For an object, you get the total count, the number of unique values, the most frequent value, and the frequency of the most frequent value:

In [None]:
animal_df.genus.describe()

#### Exercise: deviation

In [None]:
animal_df.weight.std()

In [None]:
animal_summary = animal_df.describe()
animal_summary.loc['std', 'weight']

#### Exercise: new column

In [None]:
cm_to_in = 1 / 2.56
animal_df['hindfoot_in'] = animal_df['hindfoot_length'] * cm_to_in

#### Exercise: conditional
Print to the screen all data from `animal_df` for only kangaroo rats (column `genus` equals `'Dipodomys'`)

In [None]:
animal_df[animal_df.genus == 'Dipodomys']

#### Exercise: combining conditions
Print to the screen all data from `animal_df` for only kangaroo rats that weigh more than 170 grams (`weight`)

In [None]:
animal_df[(animal_df.genus == 'Dipodomys') & (animal_df.weight > 170)]

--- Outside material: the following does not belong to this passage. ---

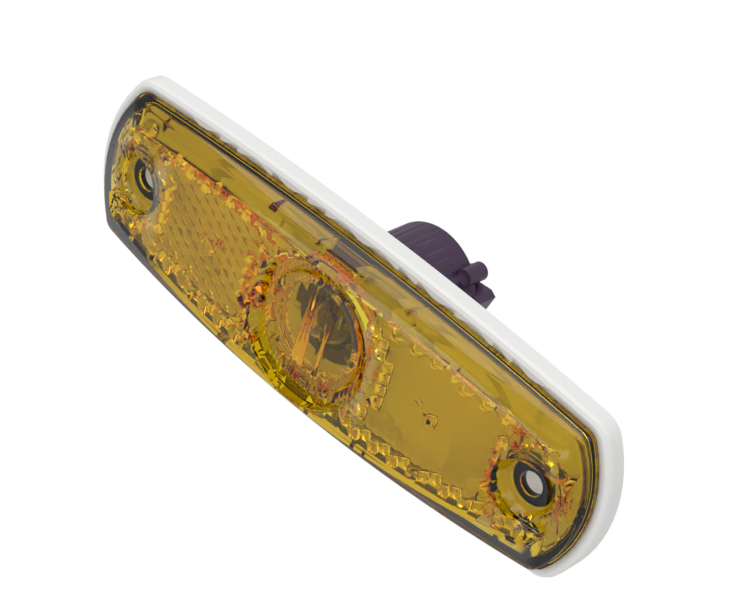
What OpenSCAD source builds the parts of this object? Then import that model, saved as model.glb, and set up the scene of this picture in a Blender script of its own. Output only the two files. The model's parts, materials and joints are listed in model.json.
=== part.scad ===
// Side marker lamp: amber reflex lens on a white moulded base, with a twist-in bulb holder behind.
// The part is drawn face up in placed(), which then turns the front towards -Y.
// The origin is the middle of the base's rear mounting face, +X runs along the lamp and +Z is up.

/* [Lens] */
// Length of the lens over its foot flange
lens_l = 120; // [112:1:130]
// Height of the lens over its foot flange, at mid length
lens_h = 35.4; // [33:0.2:39]
// How far each long side bows outwards from the middle to the ends
side_bow = 2.65; // [1.5:0.05:4]
// How far each end bulges outwards
end_bulge = 6.9; // [5:0.1:9]
// Radius of the lens corners
corner_r = 3; // [2:0.1:5]
// Height of the lens face above the base, at mid length
face_h = 6.05; // [5:0.05:8]
// How far the face falls away from mid length to the ends
face_drop = 4; // [2:0.1:4.4]
// Thickness of the lens wall and face
lens_wall = 2; // [1.5:0.1:2.4]
// Draft of the outer wall, from foot to face
wall_draft = 0.15; // [0.05:0.05:0.6]
// Bevel along the edges of the face and the raised panels
edge_bevel = 0.35; // [0.2:0.05:0.6]
// Width of the thin flange round the lens foot
flange_w = 0.6; // [0.3:0.1:1]
// Thickness of the thin flange
flange_t = 0.7; // [0.4:0.1:1]
// Depth of the lens skirt inside the base
skirt_d = 1.5; // [1:0.1:1.8]

/* [Raised reflex panels] */
// Height of the raised panels over the face, at mid length
panel_rise = 2.4; // [1.8:0.1:3]
// How much further than the face the panels fall away towards the ends
panel_extra_drop = 0.8; // [0.2:0.1:1.2]
// Height of the raised panels across the lamp, at mid length
panel_h = 29.4; // [27:0.2:30]
// How far each long edge of the panels bows in towards the ends
panel_bow = 5.1; // [4:0.1:6]
// Distance from mid length to the outer end of the panels
panel_end = 55.5; // [53:0.5:56.5]
// Bulge of the outer end of the panels
panel_bulge = 5.6; // [3:0.1:8]
// Radius of the panels' outer corners
panel_corner_r = 3; // [2:0.1:4]
// Plastic left between the panel face and the prism pocket
panel_skin = 1.1; // [0.9:0.05:1.5]
// Width of the flat border round the prism pocket
panel_border = 0.7; // [0.5:0.05:1.2]

/* [Prisms] */
// Distance across the flats of one hexagonal prism
prism_pitch = 2.55; // [2:0.05:3.5]
// Thickness of solid plastic in front of the prisms' shallowest corners
prism_root = 0.25; // [0.2:0.05:0.5]
// Shift of the prism rows along the lamp
prism_shift_x = 0; // [-2:0.1:2]
// Shift of the prism rows across the lamp
prism_shift_y = 0; // [-1.5:0.1:1.5]

/* [Round window] */
// Outer radius of the window's thick ring
window_r = 11.5; // [10.5:0.1:12]
// Width of the thick ring
window_ring = 2.2; // [1.5:0.1:2.8]
// Height of the ring over the face
window_rise = 0.72; // [0.4:0.02:1.2]
// Clear radius between the window and the raised panels
window_clear_r = 14.2; // [13:0.1:15]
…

#### Exercise: negative conditions
Print to the screen all data from `animal_df` *except for* kangaroo rats that weigh more than 170 grams

In [None]:
# negate the previous condition
animal_df[~((animal_df.genus == 'Dipodomys') & (animal_df.weight > 170))]

In [None]:
# alternate solution using De Morgan's laws
animal_df[(animal_df.genus != 'Dipodomys') | (animal_df.weight <= 170)]

#### Exercise: group
Find the min and max hindfoot length fo each species in the data set

In [None]:
# one-liner
result = animal_df.groupby('species').hindfoot_length.describe()[['min', 'max']]
result.head()

In [None]:
# compute min and max separately
grouped_lengths = animal_df.groupby('species').hindfoot_length
min_lengths = grouped_lengths.min()
max_lengths = grouped_lengths.max()

#### Exercise: subgroup
Find the number of kangaroo rats in this data set (`genus` equals `'Dipodomys'`). Try to do this once using `len()` and once using `count()`.

In [None]:
# using len
len(animal_df[animal_df.genus == 'Dipodomys'])

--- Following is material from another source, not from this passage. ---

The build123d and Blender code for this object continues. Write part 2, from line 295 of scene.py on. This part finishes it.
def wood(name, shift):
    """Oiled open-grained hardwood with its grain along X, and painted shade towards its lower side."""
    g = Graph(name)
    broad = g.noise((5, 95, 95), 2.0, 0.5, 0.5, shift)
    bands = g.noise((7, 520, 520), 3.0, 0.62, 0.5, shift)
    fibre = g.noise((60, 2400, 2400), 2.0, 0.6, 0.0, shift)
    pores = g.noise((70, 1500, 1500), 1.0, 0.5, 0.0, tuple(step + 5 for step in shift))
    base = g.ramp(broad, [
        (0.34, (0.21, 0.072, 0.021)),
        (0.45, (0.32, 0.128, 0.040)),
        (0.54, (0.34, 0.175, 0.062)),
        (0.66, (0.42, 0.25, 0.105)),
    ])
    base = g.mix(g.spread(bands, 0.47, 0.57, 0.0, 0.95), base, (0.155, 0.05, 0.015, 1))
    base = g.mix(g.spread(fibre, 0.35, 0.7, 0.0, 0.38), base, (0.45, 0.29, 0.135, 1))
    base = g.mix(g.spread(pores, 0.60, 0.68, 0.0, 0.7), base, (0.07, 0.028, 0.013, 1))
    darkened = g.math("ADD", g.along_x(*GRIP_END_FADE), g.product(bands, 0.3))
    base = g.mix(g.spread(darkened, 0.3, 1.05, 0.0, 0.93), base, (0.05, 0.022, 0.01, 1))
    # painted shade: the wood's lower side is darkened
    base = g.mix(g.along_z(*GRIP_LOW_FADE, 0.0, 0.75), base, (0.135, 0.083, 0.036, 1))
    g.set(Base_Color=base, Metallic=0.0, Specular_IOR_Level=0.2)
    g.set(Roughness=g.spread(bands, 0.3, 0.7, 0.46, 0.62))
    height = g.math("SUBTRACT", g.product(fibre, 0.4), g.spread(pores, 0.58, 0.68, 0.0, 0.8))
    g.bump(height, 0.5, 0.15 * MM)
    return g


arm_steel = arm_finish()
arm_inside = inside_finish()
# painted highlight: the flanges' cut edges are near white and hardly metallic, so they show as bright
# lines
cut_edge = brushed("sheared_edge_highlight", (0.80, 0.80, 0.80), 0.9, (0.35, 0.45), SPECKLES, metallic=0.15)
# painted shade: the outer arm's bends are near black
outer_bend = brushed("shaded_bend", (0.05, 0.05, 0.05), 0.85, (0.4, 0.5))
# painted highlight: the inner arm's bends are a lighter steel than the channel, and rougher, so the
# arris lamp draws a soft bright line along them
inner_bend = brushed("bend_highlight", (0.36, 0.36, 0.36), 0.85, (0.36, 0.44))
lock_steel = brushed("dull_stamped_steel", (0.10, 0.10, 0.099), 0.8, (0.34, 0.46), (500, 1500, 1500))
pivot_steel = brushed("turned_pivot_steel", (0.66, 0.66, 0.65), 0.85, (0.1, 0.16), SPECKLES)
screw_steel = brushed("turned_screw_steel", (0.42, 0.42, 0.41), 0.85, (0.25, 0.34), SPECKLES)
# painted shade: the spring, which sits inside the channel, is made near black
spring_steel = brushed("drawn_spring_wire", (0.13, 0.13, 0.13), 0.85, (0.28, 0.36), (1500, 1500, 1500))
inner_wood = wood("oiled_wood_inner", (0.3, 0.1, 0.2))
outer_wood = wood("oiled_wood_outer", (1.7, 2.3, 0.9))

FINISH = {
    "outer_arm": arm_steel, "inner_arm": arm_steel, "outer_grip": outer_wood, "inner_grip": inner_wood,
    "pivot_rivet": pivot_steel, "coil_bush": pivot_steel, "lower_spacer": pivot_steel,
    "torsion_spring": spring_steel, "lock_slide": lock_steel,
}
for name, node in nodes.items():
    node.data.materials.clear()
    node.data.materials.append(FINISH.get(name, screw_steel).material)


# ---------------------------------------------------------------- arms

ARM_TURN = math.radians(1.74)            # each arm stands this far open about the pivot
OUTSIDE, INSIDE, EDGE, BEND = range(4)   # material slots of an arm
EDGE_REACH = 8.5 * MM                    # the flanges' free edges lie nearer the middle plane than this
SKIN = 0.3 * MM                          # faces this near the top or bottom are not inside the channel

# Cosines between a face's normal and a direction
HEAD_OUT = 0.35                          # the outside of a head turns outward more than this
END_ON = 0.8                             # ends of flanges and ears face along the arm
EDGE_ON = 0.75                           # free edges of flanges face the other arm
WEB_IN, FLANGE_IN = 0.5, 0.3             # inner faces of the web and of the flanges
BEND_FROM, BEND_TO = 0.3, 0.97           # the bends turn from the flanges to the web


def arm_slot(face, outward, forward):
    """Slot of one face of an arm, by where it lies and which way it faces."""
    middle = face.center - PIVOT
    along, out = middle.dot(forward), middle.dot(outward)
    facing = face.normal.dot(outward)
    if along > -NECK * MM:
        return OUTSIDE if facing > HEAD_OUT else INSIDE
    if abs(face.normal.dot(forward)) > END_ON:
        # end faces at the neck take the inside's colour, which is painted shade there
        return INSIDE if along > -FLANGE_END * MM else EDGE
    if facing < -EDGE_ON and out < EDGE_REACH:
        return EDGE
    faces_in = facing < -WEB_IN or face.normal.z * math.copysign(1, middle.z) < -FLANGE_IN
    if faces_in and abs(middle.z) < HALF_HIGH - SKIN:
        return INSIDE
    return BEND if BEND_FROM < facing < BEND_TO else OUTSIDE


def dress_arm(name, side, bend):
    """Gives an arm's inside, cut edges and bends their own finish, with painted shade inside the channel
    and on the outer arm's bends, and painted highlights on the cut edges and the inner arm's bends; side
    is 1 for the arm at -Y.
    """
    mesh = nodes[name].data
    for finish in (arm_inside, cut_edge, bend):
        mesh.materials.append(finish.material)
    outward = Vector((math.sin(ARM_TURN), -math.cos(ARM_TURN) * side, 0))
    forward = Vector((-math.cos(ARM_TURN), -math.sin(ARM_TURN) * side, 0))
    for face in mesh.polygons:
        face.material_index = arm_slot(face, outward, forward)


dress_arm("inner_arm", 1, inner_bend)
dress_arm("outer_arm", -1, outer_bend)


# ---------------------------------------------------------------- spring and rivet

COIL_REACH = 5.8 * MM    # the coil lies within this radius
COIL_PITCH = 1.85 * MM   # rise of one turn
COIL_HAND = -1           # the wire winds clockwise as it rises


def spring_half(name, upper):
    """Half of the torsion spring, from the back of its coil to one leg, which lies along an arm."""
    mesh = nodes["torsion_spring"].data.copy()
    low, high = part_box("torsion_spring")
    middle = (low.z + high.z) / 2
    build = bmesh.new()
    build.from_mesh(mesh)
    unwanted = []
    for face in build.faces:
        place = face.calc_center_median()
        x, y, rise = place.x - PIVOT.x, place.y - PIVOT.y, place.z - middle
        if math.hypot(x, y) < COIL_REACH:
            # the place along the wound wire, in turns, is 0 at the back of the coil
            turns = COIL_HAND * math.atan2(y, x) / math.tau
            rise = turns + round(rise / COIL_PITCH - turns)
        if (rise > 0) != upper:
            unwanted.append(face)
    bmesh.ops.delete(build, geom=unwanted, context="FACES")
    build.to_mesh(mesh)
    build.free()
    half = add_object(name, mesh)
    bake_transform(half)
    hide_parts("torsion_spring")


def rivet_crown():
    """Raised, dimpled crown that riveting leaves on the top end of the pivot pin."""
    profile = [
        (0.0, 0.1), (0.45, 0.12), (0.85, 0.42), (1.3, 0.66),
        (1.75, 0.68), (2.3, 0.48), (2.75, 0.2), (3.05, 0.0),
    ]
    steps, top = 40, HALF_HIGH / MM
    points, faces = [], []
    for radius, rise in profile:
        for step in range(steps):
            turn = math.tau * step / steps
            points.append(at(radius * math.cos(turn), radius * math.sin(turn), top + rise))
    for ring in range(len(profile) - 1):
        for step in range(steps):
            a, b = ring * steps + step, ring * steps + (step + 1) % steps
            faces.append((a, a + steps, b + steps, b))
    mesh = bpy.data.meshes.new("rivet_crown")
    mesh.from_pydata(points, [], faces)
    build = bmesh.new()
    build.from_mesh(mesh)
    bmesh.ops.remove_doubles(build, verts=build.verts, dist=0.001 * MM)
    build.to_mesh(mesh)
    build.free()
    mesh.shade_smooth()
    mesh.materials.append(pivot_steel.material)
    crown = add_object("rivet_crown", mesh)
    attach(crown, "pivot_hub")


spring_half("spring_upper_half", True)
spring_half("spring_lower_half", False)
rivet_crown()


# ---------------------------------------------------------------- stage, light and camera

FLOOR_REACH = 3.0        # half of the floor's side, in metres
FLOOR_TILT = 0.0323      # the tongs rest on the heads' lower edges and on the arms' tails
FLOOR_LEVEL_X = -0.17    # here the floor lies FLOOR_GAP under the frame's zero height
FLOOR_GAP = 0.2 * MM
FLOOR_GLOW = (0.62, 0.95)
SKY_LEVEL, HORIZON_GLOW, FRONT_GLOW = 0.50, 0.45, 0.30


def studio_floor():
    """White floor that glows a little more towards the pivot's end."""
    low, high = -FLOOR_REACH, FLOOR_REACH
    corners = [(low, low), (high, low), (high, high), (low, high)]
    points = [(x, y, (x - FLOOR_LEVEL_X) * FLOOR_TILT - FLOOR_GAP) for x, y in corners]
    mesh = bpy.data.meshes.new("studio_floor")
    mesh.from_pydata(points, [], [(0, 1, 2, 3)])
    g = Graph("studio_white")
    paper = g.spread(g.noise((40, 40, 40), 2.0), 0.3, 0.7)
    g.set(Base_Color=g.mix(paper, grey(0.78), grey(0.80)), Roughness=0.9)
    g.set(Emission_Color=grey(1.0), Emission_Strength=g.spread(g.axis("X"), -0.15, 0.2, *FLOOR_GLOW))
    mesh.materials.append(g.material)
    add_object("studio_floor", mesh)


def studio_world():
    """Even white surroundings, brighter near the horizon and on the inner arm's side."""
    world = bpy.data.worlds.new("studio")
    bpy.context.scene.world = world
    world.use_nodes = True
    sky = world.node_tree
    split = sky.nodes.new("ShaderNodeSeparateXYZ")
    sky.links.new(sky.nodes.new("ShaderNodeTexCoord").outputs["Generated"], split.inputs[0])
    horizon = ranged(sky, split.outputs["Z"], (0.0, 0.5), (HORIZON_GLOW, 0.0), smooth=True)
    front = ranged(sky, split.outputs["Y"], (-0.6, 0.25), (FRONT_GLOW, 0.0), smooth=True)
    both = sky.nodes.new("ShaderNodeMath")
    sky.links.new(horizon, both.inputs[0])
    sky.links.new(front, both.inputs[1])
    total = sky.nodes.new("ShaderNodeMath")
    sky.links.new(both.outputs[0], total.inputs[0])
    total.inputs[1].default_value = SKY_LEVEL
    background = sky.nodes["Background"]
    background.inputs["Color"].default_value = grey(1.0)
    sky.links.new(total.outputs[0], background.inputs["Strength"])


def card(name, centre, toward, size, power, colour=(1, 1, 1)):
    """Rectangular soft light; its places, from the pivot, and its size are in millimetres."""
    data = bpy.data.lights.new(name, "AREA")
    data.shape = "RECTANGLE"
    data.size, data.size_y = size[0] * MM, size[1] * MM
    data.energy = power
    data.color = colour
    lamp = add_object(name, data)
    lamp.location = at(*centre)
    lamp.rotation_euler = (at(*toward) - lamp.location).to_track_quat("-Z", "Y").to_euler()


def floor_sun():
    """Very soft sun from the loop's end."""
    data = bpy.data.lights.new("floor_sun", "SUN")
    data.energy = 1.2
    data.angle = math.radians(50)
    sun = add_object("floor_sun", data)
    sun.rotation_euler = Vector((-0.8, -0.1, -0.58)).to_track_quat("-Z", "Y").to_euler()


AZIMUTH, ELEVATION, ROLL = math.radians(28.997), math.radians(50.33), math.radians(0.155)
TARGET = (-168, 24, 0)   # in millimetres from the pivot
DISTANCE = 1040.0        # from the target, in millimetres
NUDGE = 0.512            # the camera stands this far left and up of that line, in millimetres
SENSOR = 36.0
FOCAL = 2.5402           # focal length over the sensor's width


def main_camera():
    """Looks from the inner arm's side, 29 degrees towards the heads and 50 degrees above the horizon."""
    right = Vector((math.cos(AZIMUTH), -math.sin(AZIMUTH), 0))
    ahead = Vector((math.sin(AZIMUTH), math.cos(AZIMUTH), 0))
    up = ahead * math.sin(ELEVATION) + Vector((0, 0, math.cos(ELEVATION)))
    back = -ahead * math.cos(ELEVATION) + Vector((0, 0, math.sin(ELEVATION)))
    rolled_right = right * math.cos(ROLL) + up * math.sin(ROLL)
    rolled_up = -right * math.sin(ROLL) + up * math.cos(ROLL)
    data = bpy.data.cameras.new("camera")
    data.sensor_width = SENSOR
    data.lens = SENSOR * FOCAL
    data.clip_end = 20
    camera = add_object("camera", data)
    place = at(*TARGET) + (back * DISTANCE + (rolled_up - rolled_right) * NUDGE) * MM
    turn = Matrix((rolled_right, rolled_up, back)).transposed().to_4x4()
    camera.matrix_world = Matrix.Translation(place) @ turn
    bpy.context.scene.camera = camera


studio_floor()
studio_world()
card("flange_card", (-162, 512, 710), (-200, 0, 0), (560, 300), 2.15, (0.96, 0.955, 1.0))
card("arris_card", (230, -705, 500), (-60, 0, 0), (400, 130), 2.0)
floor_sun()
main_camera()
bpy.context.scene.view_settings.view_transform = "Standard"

`.count()` returns the number of non-missing values. Ideally we would use a record ID here, but since `year` is never missing, we can use it to get the count:

In [None]:
# using count
animal_df.groupby('genus').year.count()

#### Exercise: double group
Write code that will display the number of kangaroo rats in this data set split by sex. Try to do this once using subsetting and once by grouping by two variables.

In [None]:
# subsetting
kangaroo_rats = animal_df[animal_df.genus == 'Dipodomys']
kangaroo_rats.groupby('sex').year.count() # as above we use year, which is never missing

# double groupby
animal_df.groupby(['genus', 'sex']).year.count().loc['Dipodomys']

#### Exercise: group max
Find the heaviest animal observed in each year  
(Hint: you probably want to use `idxmax` at some point)

In [None]:
heaviest_idx = animal_df.groupby('year').weight.idxmax()
animal_df.iloc[heaviest_idx]

#### Exercise: filter
Mask (filter out) missing data from `animals_df` for `sex`, `hindfoot_length`, and `weight`. (Hint: check to see what categories exist for the column `sex`).

In [None]:
# `sex` uses 'not reported' rather than NaN
animal_df.sex.unique()

In [None]:
# use mask
animals_reduced = animal_df[~animal_df.sex.isna() & (animal_df.sex != "not reported") & 
                            ~animal_df.hindfoot_length.isna() & ~animal_df.weight.isna()]

In [None]:
# solution from instructional materials, using drop NaN
animals_reduced = animal_df.dropna(subset = ["sex", "hindfoot_length", "weight"])
# remove missing values that aren't NaN
animals_reduced = animals_reduced[animals_reduced.sex != "not reported"]

#### Exercise: tally, filter, and save
Extract only rows for genera (genuses) that are observed at least 1000 times, and save it to a file called "genera_reduced.csv"

In [None]:
# group by genus and count
genera_counts = animal_df.groupby("genus").genus.count()
# reset index
genera_counts = genera_counts.reset_index(name="counts")
# get list of genera to keep
frequent_genera = genera_counts[genera_counts.counts > 1000]
# select only genera in frequent genera
genera_reduced = animal_df[animal_df.genus.isin(frequent_genera.genus)]
# write to file
genera_reduced.to_csv("data/genera_reduced.csv", index=False)